Peredaran Obat Golongan G di Terminal Cimareme: “Dari Pangkas Rambut, Obat Itu Menyebar ke Anak-Anak Sekolah”

LINTASDESA.COM, BANDUNG BARAT — Di antara hiruk pikuk terminal Cimareme, Kecamatan Ngamprah, Kabupaten Bandung Barat, terselip aktivitas ilegal yang kian meresahkan. Di balik kios kelontong dan pangkas rambut sederhana, obat keras golongan G seperti Tramadol dan Eximer diduga diperjualbelikan bebas—tanpa resep dokter dan tanpa pengawasan.
Warga sekitar menyebut, praktik ini bukan hal baru. “Dari dulu, di belakang pangkas rambut itu tempat jualan obat. Yang beli kebanyakan anak-anak muda, bahkan ada yang masih sekolah,” ujar seorang warga yang meminta namanya dirahasiakan saat ditemui akhir pekan lalu.
Menurutnya, aktivitas itu sempat terhenti sekitar tiga minggu lalu setelah pelaku yang disebut berasal dari Aceh ditangkap polisi. “Waktu itu sempat nggak jualan beberapa hari, tapi sekarang muncul lagi. Nggak tahu kenapa bisa begitu,” katanya.
Fenomena peredaran obat keras di Bandung Barat memang bukan kabar asing. Obat-obatan seperti Tramadol dan Eximer seharusnya hanya bisa diperoleh lewat resep dokter, karena efeknya yang bisa menimbulkan ketergantungan, gangguan kejiwaan, hingga kematian bila disalahgunakan. Namun di lapangan, pil-pil ini justru dijual bebas seolah permen di warung.

Ketua GAAN KBB: “Ini Bukan Sekadar Pelanggaran, Tapi Kejahatan terhadap Generasi muda”
Menanggapi kondisi tersebut, Ketua DPC Generasi Anti Narkoba Nasional (GANN) Kabupaten Bandung Barat, Agus Dadang Hermawan, angkat bicara. Ia menilai lemahnya pengawasan dan penegakan hukum menjadi pintu masuk bagi peredaran obat keras di wilayahnya.
“Obat ini akan menghancurkan generasi muda penerus bangsa. Saya berharap aparat segera bertindak dan jangan sampai ada oknum, dari Polda hingga Polsek, yang melindungi praktik semacam ini,” tegas Agus, Senin (10/11/2025).
Agus juga menyoroti indikasi keterlibatan aparat penegak hukum dalam melindungi jaringan penjual obat keras tersebut. Berdasarkan laporan yang ia terima, aparat disebut mengetahui lokasi peredaran, namun hanya memberi teguran tanpa penindakan hukum yang tegas.

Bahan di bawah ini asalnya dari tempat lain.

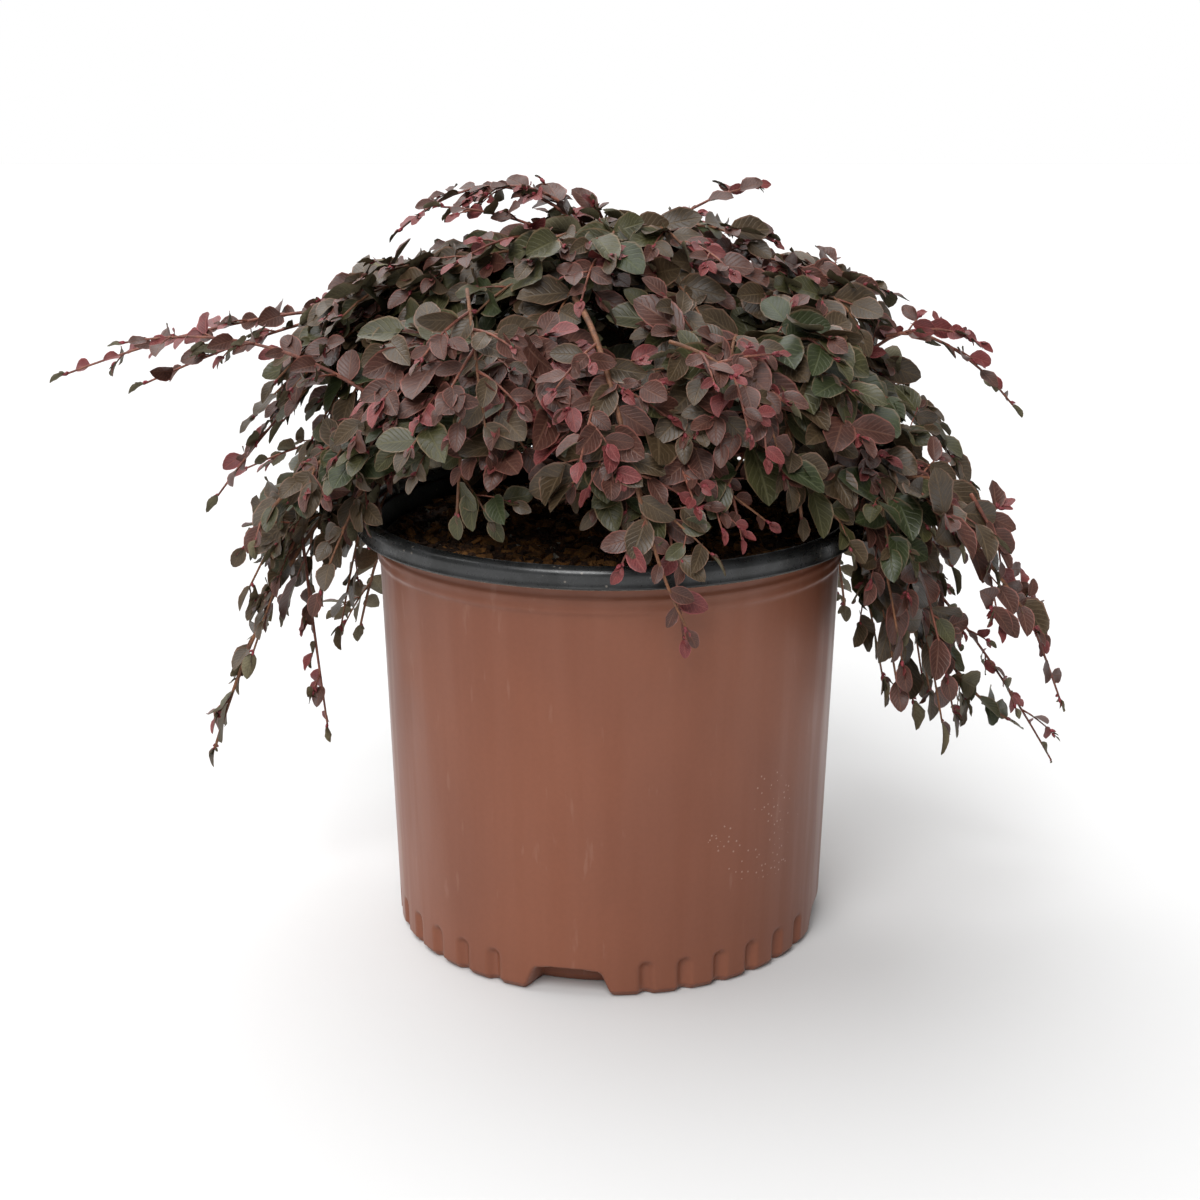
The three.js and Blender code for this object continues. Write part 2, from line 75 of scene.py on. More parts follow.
STEM_STEPS = 6
TWIG_DROOP = 0.28
USUAL = {"bare": 0.36, "twigs": 7, "twig_length": 60.0, "drawn_in": 0.0, "slim": 0.0, "ends": 1.0}

# name, parent, fork, azimuth at the fork and at the tip, reach, height of the brow and of the tip,
# and what is unlike the usual
LIMBS = (
    ("front", None, 16, -96, -86, 144, 380, 256, {"twigs": 9}),
    ("front_right", None, 26, -46, -24, 240, 346, 186, {"drawn_in": 0.55, "slim": 0.3, "ends": 0.94}),
    ("right", None, 16, -4, 10, 246, 350, 92, {"drawn_in": 1.4, "slim": 0.75, "ends": 0.94}),
    ("back_right", None, 26, 40, 50, 232, 346, 128, {"drawn_in": 0.4}),
    ("back", None, 16, 84, 92, 228, 346, 140, {"drawn_in": 0.3, "ends": 0.95}),
    ("back_left", None, 26, 128, 136, 232, 346, 120, {"drawn_in": 0.4}),
    ("left", None, 16, 172, 180, 234, 346, 92, {"drawn_in": 0.5, "slim": 0.6, "ends": 0.99}),
    ("front_left", None, 26, -146, -160, 220, 350, 216, {"drawn_in": 0.4, "slim": 0.6, "ends": 0.9}),
    ("leader", None, 36, 70, 100, 14, 366, 366, {"bare": 0.34, "twigs": 8, "twig_length": 54.0}),
    ("mid_front_right", "front_right", 0.2, -60, -54, 150, 390, 262, {"twigs": 9}),
    ("mid_right", "right", 0.22, -14, -14, 162, 394, 290, {"drawn_in": 1.8, "slim": 0.5, "ends": 0.92}),
    ("mid_back_right", "back_right", 0.22, 30, 28, 160, 390, 284, {"drawn_in": 0.8}),
    ("mid_back", "back", 0.22, 78, 72, 158, 390, 280, {}),
    ("mid_back_left", "back_left", 0.22, 122, 116, 160, 390, 280, {}),
    ("mid_left", "left", 0.22, 164, 162, 164, 390, 292, {}),
    ("mid_front_left", "front_left", 0.2, -132, -123, 150, 390, 264, {"twigs": 9}),
)

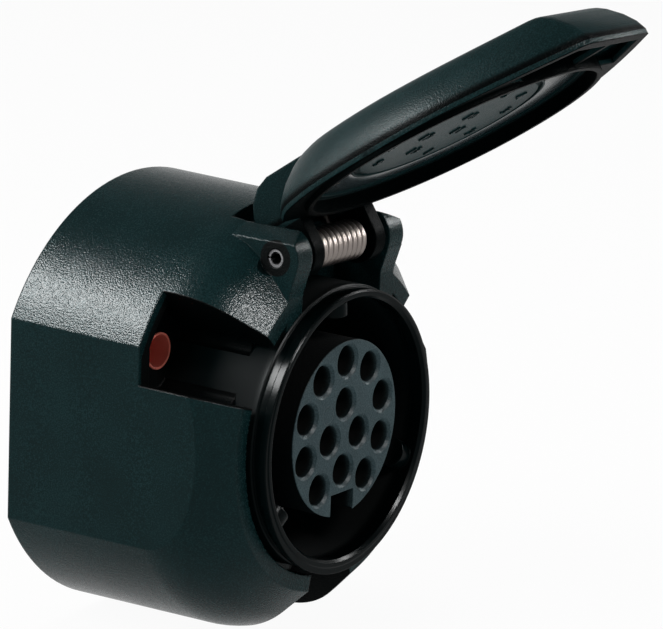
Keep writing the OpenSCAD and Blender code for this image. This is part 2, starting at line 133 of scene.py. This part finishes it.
def aimCamera():
    a, e, r = (math.radians(view[k]) for k in ("azimuth", "elevation", "roll"))
    ahead = Vector((math.sin(a) * math.cos(e), math.cos(a) * math.cos(e), -math.sin(e)))
    right = Vector((math.cos(a), -math.sin(a), 0))
    up = right.cross(ahead)
    across = right * math.cos(r) + up * math.sin(r)
    upright = up * math.cos(r) - right * math.sin(r)
    target = Vector((0, -view["faceDepth"], 0)) + across * view["aside"] + upright * view["above"]
    lens = bpy.data.cameras.new("productCamera")
    lens.lens, lens.sensor_width, lens.clip_start = view["lens"], view["sensor"], view["nearest"]
    camera = bpy.data.objects.new("productCamera", lens)
    scene.collection.objects.link(camera)
    turn = Matrix((across, upright, -ahead)).transposed().to_4x4()
    camera.matrix_world = Matrix.Translation((target - ahead * view["distance"]) * mm) @ turn
    scene.camera = camera


aimCamera()
print("camera placed")


# where the hollows and edges lie, in mm, for the masks of painted shade in the finishes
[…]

“Saya minta Pemerintah Pusat turun tangan. Kementerian Kesehatan, BPOM, dan Mabes Polri harus melakukan langkah konkret, tidak cukup hanya imbauan,” ujarnya.
Sanksi Berat di Balik Pil Murah
Berdasarkan Undang-Undang Nomor 17 Tahun 2023 tentang Kesehatan, pelaku yang memproduksi atau mengedarkan obat keras tanpa izin dapat dipidana hingga 15 tahun penjara dan denda Rp1,5 miliar. Sementara penjual tanpa izin edar terancam 10 tahun penjara sebagaimana diatur dalam Pasal 435.
Namun ancaman hukum itu tampak belum membuat jera. Penjualan terus berlangsung secara terselubung, menandakan lemahnya efek gentar dari penegakan hukum.
Menjaga dari Akar Masalah
Agus mengajak masyarakat untuk lebih aktif melakukan pengawasan di lingkungan masing-masing. “Warga harus berani melapor bila melihat aktivitas mencurigakan. Ini soal masa depan anak-anak kita,” katanya.
Ia juga menilai, pemberantasan peredaran obat keras tidak bisa berhenti di penangkapan pelaku kecil. Pemerintah dan aparat perlu melakukan evaluasi total terhadap rantai distribusi obat keras di lapangan—dari produsen hingga pengecer—agar penegakan hukum berjalan efektif dan adil.
“Kalau negara gagal melindungi anak muda dari obat-obatan berbahaya, maka yang rusak bukan hanya tubuh mereka, tapi masa depan bangsa ini,” tutup Agus.